- **Material provided**
___
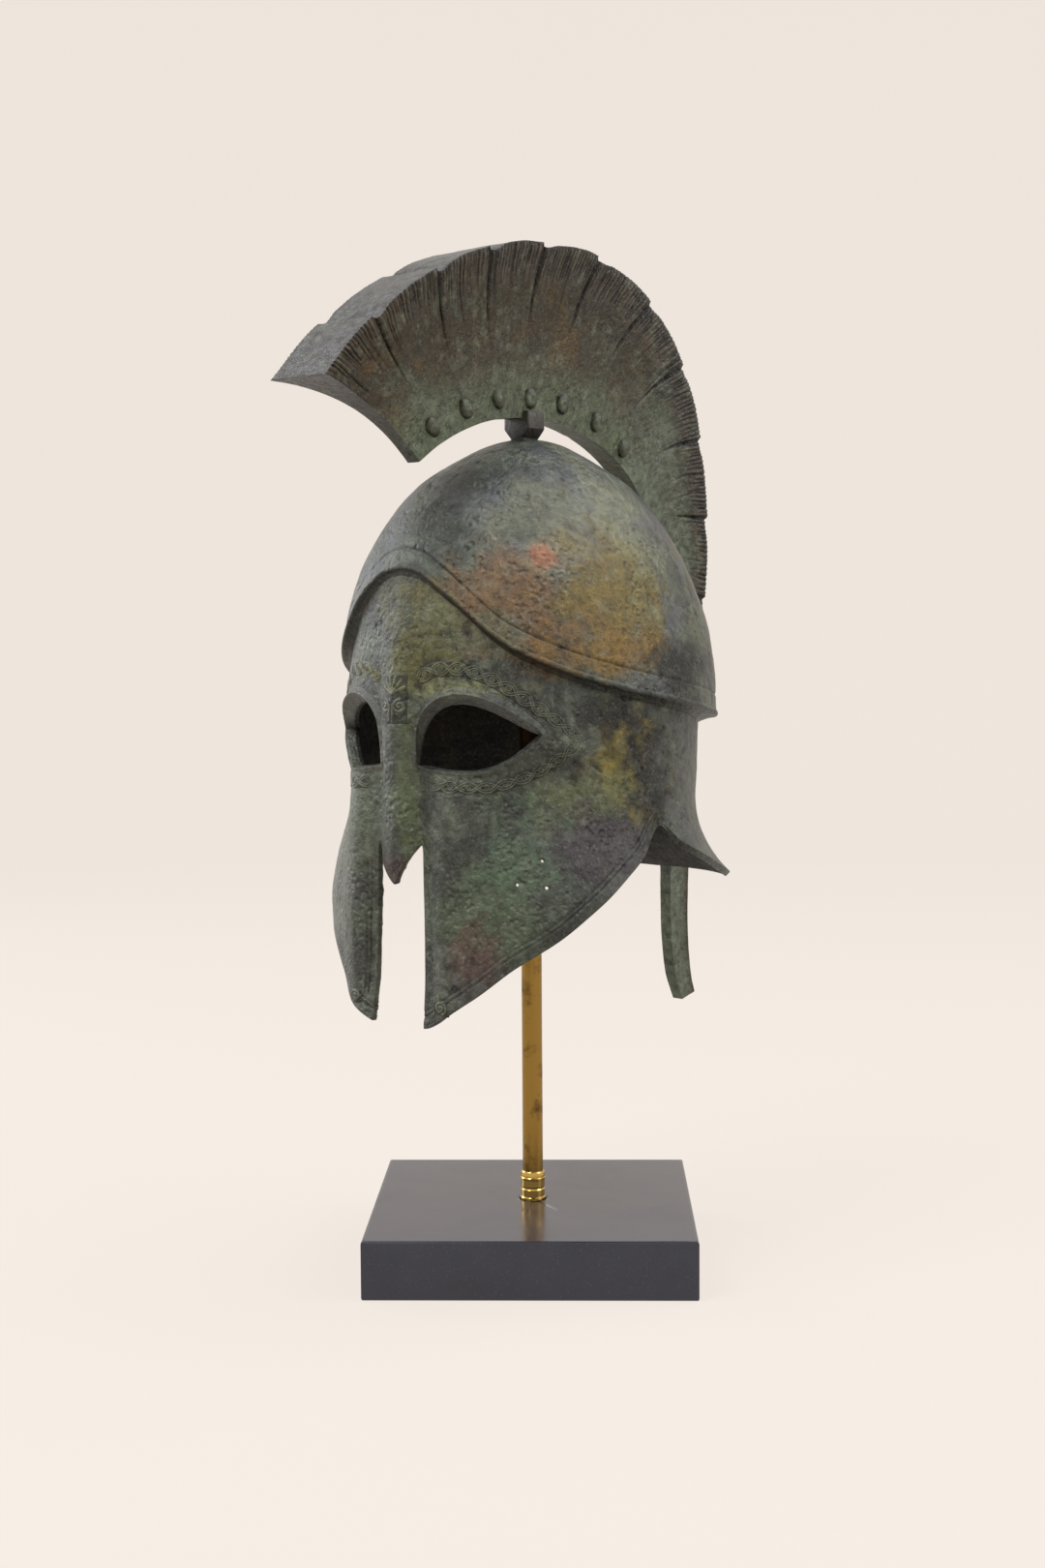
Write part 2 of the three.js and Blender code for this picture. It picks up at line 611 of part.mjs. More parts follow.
function ferrule() {
  const foot = BASE.height - FERRULE.recessDepth + GAP;
  const { radius, height, lip } = FERRULE;
  const inside = ROD.radius + GAP;
  const groove = foot + height * 0.45;
  return lathe([
    [inside, foot],
    [radius + lip, foot],
    [radius + lip, foot + 2],
    [radius, foot + 2.6],
    [radius, groove - 0.6],
    [radius - 0.35, groove],
    [radius, groove + 0.6],
    [radius, foot + height - 0.8],
    [radius - 0.6, foot + height],
    [inside, foot + height],
    [inside, foot],
  ]);
}

function base() {
  const half = BASE.side / 2;
  const outline = new THREE.Shape([
    new THREE.Vector2(-half + BASE.chamfer, -half + BASE.chamfer),
    new THREE.Vector2(half - BASE.chamfer, -half + BASE.chamfer),
    new THREE.Vector2(half - BASE.chamfer, half - BASE.chamfer),
    new THREE.Vector2(-half + BASE.chamfer, half - BASE.chamfer),
  ]);
  const block = new THREE.ExtrudeGeometry(outline, {
    depth: BASE.height - 2 * BASE.chamfer,
    bevelThickness: BASE.chamfer,
    bevelSize: BASE.chamfer,
    bevelSegments: 1,
  });
  block.translate(0, 0, BASE.chamfer);
  const bore = ROD.radius + GAP;
  const seat = new THREE.CylinderGeometry(bore, bore, 2 * ROD.seatDepth, ROUND_SIDES);
  seat.rotateX(Math.PI / 2).translate(0, 0, BASE.height);
  const { recessRadius, recessDepth } = FERRULE;
  const recess = new THREE.CylinderGeometry(recessRadius, recessRadius, 2 * recessDepth, ROUND_SIDES);
  recess.rotateX(Math.PI / 2).translate(0, 0, BASE.height);
  return toGeometry(toSolid(block).subtract(toSolid(seat)).subtract(toSolid(recess)));
}

// ---------------------------------------------------------------- assembly
function piece(name, geometry, material) {
  const mesh = new THREE.Mesh(geometry, material);
  mesh.name = name;
  return mesh;
}

const shellGeometry = helmetShell();
const crestGeometry = crest();
const helmet = new THREE.Group();
helmet.add(
  piece("helmet_shell", shellGeometry, bronze),
  piece("crest", crestGeometry, bronze),
  piece("crest_post", crestPost(toSolid(crestGeometry), toSolid(shellGeometry)), darkBronze),
);

const stand = new THREE.Group();
stand.rotation.z = radians(BASE.turn);
stand.add(
  piece("base", base(), blackMarble),
  piece("rod", rod(), brass),
  piece("ferrule", ferrule(), brass),
);

const part = new THREE.Group();
part.add(helmet, stand);

export default part;
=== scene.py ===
# %% [markdown]
# # A crested Greek helmet of cast bronze, on its stand
#
# The object is a copy of an ancient helmet, cast in bronze and given a many-coloured patina. It
# hangs on a brass rod that stands in a block of dark marble. The CAD model already fixes every
# size. This lesson makes each surface again with many more points, so that it can carry what a
# solid leaves out: the rolled rim, the incised lines, the scrolls, the combed hair and the wear.
#
# We work in millimetres, as the foundry would, and divide by 1000 only when a mesh is made.

# %% Load the frame
import math

import bpy
import numpy as np
from mathutils import Matrix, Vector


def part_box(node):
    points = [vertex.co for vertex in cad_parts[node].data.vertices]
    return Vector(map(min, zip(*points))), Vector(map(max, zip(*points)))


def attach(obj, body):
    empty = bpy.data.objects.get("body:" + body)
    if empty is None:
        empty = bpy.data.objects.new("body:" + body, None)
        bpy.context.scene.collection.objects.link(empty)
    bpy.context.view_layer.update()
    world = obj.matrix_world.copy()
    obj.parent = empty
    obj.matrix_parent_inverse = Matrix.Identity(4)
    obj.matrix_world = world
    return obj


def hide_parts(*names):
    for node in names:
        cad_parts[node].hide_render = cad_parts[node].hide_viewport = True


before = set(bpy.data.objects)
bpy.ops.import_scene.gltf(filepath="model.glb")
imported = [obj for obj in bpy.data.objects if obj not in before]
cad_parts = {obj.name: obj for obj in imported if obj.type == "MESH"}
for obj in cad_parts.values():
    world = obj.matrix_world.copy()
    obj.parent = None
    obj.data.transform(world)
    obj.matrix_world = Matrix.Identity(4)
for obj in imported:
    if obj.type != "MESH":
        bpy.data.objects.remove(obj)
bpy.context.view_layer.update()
print("CAD nodes:", ", ".join(sorted(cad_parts)))

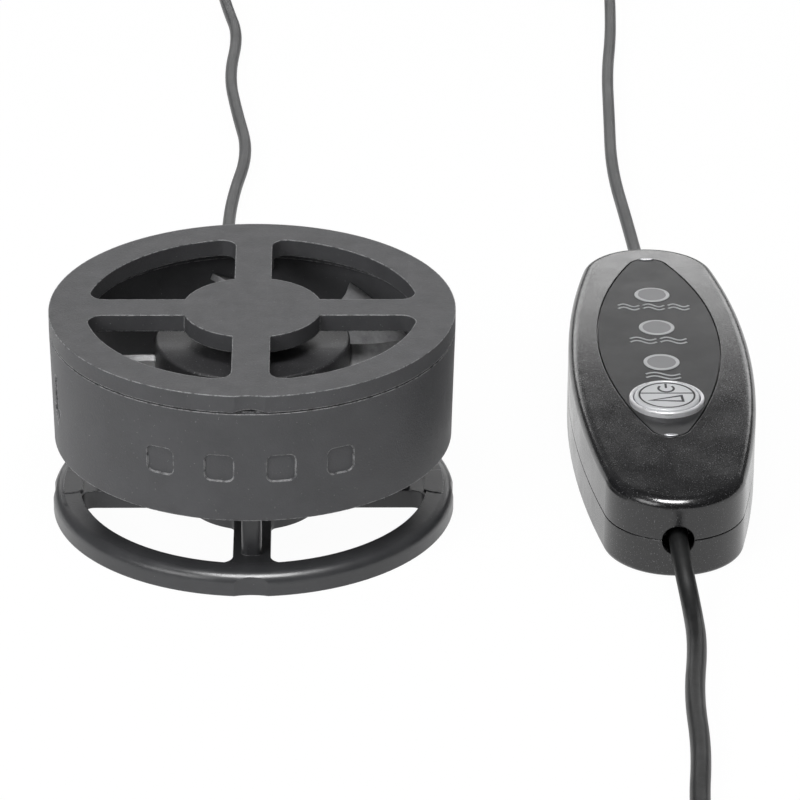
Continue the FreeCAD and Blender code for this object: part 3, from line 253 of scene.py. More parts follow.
___
- **Work to be completed**
Repeat exactly the lines from the one that contains "const stand = new THREE.Group();" through the one that contains "bpy.data.objects.remove(obj)", and only those.

- **Reply**
const stand = new THREE.Group();
stand.rotation.z = radians(BASE.turn);
stand.add(
  piece("base", base(), blackMarble),
  piece("rod", rod(), brass),
  piece("ferrule", ferrule(), brass),
);

const part = new THREE.Group();
part.add(helmet, stand);

export default part;
=== scene.py ===
# %% [markdown]
# # A crested Greek helmet of cast bronze, on its stand
#
# The object is a copy of an ancient helmet, cast in bronze and given a many-coloured patina. It
# hangs on a brass rod that stands in a block of dark marble. The CAD model already fixes every
# size. This lesson makes each surface again with many more points, so that it can carry what a
# solid leaves out: the rolled rim, the incised lines, the scrolls, the combed hair and the wear.
#
# We work in millimetres, as the foundry would, and divide by 1000 only when a mesh is made.

# %% Load the frame
import math

import bpy
import numpy as np
from mathutils import Matrix, Vector


def part_box(node):
    points = [vertex.co for vertex in cad_parts[node].data.vertices]
    return Vector(map(min, zip(*points))), Vector(map(max, zip(*points)))


def attach(obj, body):
    empty = bpy.data.objects.get("body:" + body)
    if empty is None:
        empty = bpy.data.objects.new("body:" + body, None)
        bpy.context.scene.collection.objects.link(empty)
    bpy.context.view_layer.update()
    world = obj.matrix_world.copy()
    obj.parent = empty
    obj.matrix_parent_inverse = Matrix.Identity(4)
    obj.matrix_world = world
    return obj


def hide_parts(*names):
    for node in names:
        cad_parts[node].hide_render = cad_parts[node].hide_viewport = True


before = set(bpy.data.objects)
bpy.ops.import_scene.gltf(filepath="model.glb")
imported = [obj for obj in bpy.data.objects if obj not in before]
cad_parts = {obj.name: obj for obj in imported if obj.type == "MESH"}
for obj in cad_parts.values():
    world = obj.matrix_world.copy()
    obj.parent = None
    obj.data.transform(world)
    obj.matrix_world = Matrix.Identity(4)
for obj in imported:
    if obj.type != "MESH":
        bpy.data.objects.remove(obj)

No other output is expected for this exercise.